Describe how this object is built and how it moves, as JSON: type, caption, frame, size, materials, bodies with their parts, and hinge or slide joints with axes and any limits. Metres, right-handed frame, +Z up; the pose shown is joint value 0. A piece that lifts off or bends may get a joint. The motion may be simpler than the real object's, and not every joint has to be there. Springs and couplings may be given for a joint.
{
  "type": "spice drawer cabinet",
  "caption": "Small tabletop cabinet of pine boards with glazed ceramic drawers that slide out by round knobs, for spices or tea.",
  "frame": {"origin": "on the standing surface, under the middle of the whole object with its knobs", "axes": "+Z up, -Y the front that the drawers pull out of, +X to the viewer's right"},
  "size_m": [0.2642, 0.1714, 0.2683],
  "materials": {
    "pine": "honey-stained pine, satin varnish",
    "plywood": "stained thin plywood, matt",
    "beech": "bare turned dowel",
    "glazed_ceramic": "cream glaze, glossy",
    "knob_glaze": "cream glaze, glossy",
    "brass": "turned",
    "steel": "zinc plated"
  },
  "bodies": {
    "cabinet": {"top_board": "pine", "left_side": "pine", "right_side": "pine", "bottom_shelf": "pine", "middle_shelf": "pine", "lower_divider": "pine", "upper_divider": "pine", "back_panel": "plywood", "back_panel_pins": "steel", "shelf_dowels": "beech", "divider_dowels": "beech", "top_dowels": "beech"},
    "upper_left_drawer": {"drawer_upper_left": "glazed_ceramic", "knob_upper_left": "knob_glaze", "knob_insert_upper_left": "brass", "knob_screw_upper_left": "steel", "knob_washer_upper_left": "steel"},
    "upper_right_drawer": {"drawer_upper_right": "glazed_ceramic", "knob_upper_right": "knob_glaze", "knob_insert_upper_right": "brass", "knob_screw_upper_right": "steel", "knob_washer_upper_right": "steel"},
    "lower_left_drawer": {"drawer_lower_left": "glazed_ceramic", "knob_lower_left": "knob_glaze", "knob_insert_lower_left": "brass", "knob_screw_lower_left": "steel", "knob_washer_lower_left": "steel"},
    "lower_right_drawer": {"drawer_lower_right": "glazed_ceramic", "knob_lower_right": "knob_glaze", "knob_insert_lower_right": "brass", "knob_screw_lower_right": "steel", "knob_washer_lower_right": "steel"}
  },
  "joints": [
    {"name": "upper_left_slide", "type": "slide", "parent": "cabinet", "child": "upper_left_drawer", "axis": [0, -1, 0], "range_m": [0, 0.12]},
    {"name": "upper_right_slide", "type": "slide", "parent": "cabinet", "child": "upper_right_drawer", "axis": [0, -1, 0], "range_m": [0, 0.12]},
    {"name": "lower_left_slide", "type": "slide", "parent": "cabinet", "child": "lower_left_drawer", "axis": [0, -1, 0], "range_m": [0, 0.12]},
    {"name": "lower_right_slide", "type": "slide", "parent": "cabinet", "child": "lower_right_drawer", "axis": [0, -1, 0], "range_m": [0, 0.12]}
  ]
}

○ ○ ○

Set every line of the listing down word for word.

Describe how this object is built and how it moves, as JSON: type, caption, frame, size, materials, bodies with their parts, and hinge or slide joints with axes and any limits. Metres, right-handed frame, +Z up; the pose shown is joint value 0. A piece that lifts off or bends may get a joint. The motion may be simpler than the real object's, and not every joint has to be there. Springs and couplings may be given for a joint.
{
  "type": "spice drawer cabinet",
  "caption": "Small tabletop cabinet of pine boards with glazed ceramic drawers that slide out by round knobs, for spices or tea.",
  "frame": {"origin": "on the standing surface, under the middle of the whole object with its knobs", "axes": "+Z up, -Y the front that the drawers pull out of, +X to the viewer's right"},
  "size_m": [0.2642, 0.1714, 0.2683],
  "materials": {
    "pine": "honey-stained pine, satin varnish",
    "plywood": "stained thin plywood, matt",
    "beech": "bare turned dowel",
    "glazed_ceramic": "cream glaze, glossy",
    "knob_glaze": "cream glaze, glossy",
    "brass": "turned",
    "steel": "zinc plated"
  },
  "bodies": {
    "cabinet": {"top_board": "pine", "left_side": "pine", "right_side": "pine", "bottom_shelf": "pine", "middle_shelf": "pine", "lower_divider": "pine", "upper_divider": "pine", "back_panel": "plywood", "back_panel_pins": "steel", "shelf_dowels": "beech", "divider_dowels": "beech", "top_dowels": "beech"},
    "upper_left_drawer": {"drawer_upper_left": "glazed_ceramic", "knob_upper_left": "knob_glaze", "knob_insert_upper_left": "brass", "knob_screw_upper_left": "steel", "knob_washer_upper_left": "steel"},
    "upper_right_drawer": {"drawer_upper_right": "glazed_ceramic", "knob_upper_right": "knob_glaze", "knob_insert_upper_right": "brass", "knob_screw_upper_right": "steel", "knob_washer_upper_right": "steel"},
    "lower_left_drawer": {"drawer_lower_left": "glazed_ceramic", "knob_lower_left": "knob_glaze", "knob_insert_lower_left": "brass", "knob_screw_lower_left": "steel", "knob_washer_lower_left": "steel"},
    "lower_right_drawer": {"drawer_lower_right": "glazed_ceramic", "knob_lower_right": "knob_glaze", "knob_insert_lower_right": "brass", "knob_screw_lower_right": "steel", "knob_washer_lower_right": "steel"}
  },
  "joints": [
    {"name": "upper_left_slide", "type": "slide", "parent": "cabinet", "child": "upper_left_drawer", "axis": [0, -1, 0], "range_m": [0, 0.12]},
    {"name": "upper_right_slide", "type": "slide", "parent": "cabinet", "child": "upper_right_drawer", "axis": [0, -1, 0], "range_m": [0, 0.12]},
    {"name": "lower_left_slide", "type": "slide", "parent": "cabinet", "child": "lower_left_drawer", "axis": [0, -1, 0], "range_m": [0, 0.12]},
    {"name": "lower_right_slide", "type": "slide", "parent": "cabinet", "child": "lower_right_drawer", "axis": [0, -1, 0], "range_m": [0, 0.12]}
  ]
}